We will now consider the $ 𝑆𝑢𝑏𝑠𝑒𝑡𝑆𝑢𝑚 ≤_𝑃 𝐶𝑙𝑖𝑞𝑢𝑒 $ reduction proposal. Given number group B and number T for the SubsetSum problem, a new graph G* was constructed as to:

• For each $b_i \in B$ element, $b_i$ vertices $v_{i,1}, \cdots , v_{i,b_i}$ are constructed. For example, $b_2 = 5$ constructed the vertices $v_{2,1}, v_{2,2} , v_{2,3}, v_{2,4}, v_{2,5} $.
• All these vertices are connected in the edges to each other.
• The collection of all vertices from all the $b_i$ is V*
• The collection of all edges is E*

Sent to Clique problem the $f(B,T) = \left \langle G*,T \right \rangle$

Determine which of the following statements is correct:

1. The reduction is correct and polynomial.
2. Although the reduction is correct, it is not polynomial.
3. Although the reduction is polynomial, it is incorrect, for each member from B a clique is created on its own, but the cliques are not connected to each other.
4. The reduction is incorrect and not polynomial, for each member from B a clique is created on its own, but the cliques are not connected to each other.
5. None of the above claims are true.

I can not see how the reduction works and leads to a solution in Clique. In terms of runtime, I can not calculate it, it seems complex.

Maybe the correct answer is 4, but I'm not sure why, it just seems very complex.

Answer 1

The reduction from $Clique \leq_P SubsetSum$ is incorrect. Take a graph $G$ with four vertices $(v_1, ..., v_4)$, edges $(v_1, v_2), (v_3, v_4$) and let $d = 4$. Then $A = \{1,1,1,1\}$ (assuming $A$ is a multiset). Clearly there is a subset in $A$ whose sum is 4 but there is no clique of size 4 in $G$.

As for the reduction $SubsetSum \leq_P Clique$, your description doesn't make a whole lot of sense. Which vertices are connected? All of them? Also, you just copied the output of the reduction from the first part, so it's not entirely clear what size of clique the reduction uses.

As far as I can tell, the reduction is performed in $O\left(\left(\sum_{b\in B} b\right)^2\right)$. Note that we are considering numeric values from the input, but not the input length. The reduction is therefore pseudo-polynomial.

Answer 2

I think one of an important parts of reduction for languages like Clique and Subset-sum is the integer we have given next to the input. That is $k$ for Clique which tells us which size of the clique we are looking for and $d$ in Subset-sum that tells us the sum of a collection of numbers.

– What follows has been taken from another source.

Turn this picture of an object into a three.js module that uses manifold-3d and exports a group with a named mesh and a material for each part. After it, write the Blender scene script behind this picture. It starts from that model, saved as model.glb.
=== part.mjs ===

I have drawn little pictures for you to see how this works. For section A, you have an input like $<G,k>$ and you have to map it to an output like $<S, d>$. If you have a graph as follows and $k=5$, then by the reduction that you have provided in section A, you have the collection $S$. It can be seen that we have some numbers whose sum is $5$ though we don't have a 5-clique in the graph. So the reduction is not correct since we wanted a reduction that $<G,k> \in \textbf{Clique} \iff <S,d> \in \textbf{Subset-sum}.$

And the reduction is indeed polynomial. You just need to look at every vertex to count its degree.

For section B, I did not get the reduction properly but I can think of it in two ways. The first way is to connect all vertices of a number $b_i$ of the collection only. The second way is to connect all vertices of all $b_i$. In the first way for the set $S=\{2,2\}$ we have a graph with two unconnected parts (The black edges only). In the second way, we have a full connected graph (both gray and black edges). In both of these ways, you do not have a correct reduction since in the first way you have $2+2 = 4$ and you do not have a 4-clique graph. In the second way, you do not have numbers that their sum is $3$ but you do have a 3-clique.

And for the complexity of this reduction, I have the same opinion as @idmean described in his answer.